Use a meditation app for guidance if sitting in silence feels hard. Insight Timer is free and excellent. Choose a five-minute guided meditation and follow along.

Commit to 14 days of daily meditation. By day 14, meditation will feel more familiar and less awkward. You will notice effects: better sleep, less anxiety, clearer thinking.

Keep a journal. After each meditation, spend 30 seconds writing what you noticed. This simple practice tracks your progress and reinforces the habit.

Tracking your meditation progress with EveryOS

Log your daily meditation in EveryOS Skills. Record the date, duration, type of meditation, and any notes about your experience.

Set your skill level to Beginner when you start. Move to Intermediate once you meditate 10 to 20 minutes daily and experience benefits. Advance to Advanced when you have years of consistent practice and have done a retreat. Mark yourself Expert when meditation is integral to your being and you teach others.

Add resources: apps you use, teachers you study with, retreat centers, books on meditation.

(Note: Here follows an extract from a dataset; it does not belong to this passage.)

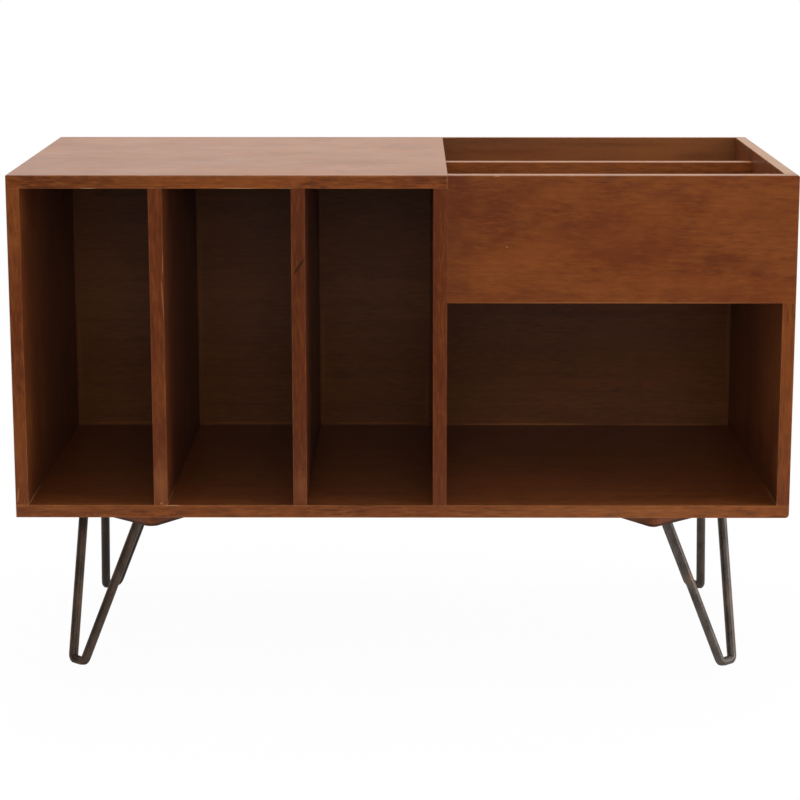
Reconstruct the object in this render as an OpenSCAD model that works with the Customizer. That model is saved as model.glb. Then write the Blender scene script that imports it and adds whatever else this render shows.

Track your progress through each. Use the EveryOS heatmap to see which months you meditated consistently. Weeks with daily meditation show visible improvement in your stress levels and focus.

FAQ

Is meditation religious? Meditation exists in religious traditions but is not inherently religious. Secular meditation is pure mental training. You can meditate in a Buddhist tradition, in a Christian tradition, or in a completely secular way. Your beliefs do not change meditation's benefits.

How long does it take to experience benefits? Some people feel benefits after a single session. Most notice anxiety reduction and better sleep within two weeks of consistent practice. Deeper benefits take months and years.

What if I cannot quiet my mind? Your mind wandering is not a failure. It is the meditation. Every time you notice your mind wandering and bring it back, you are meditating successfully. The goal is not a quiet mind. The goal is noticing your mind and directing it intentionally.

Can I meditate lying down? You can, but most teachers recommend sitting. Lying down makes it easy to fall asleep. Sitting keeps you alert while being comfortable.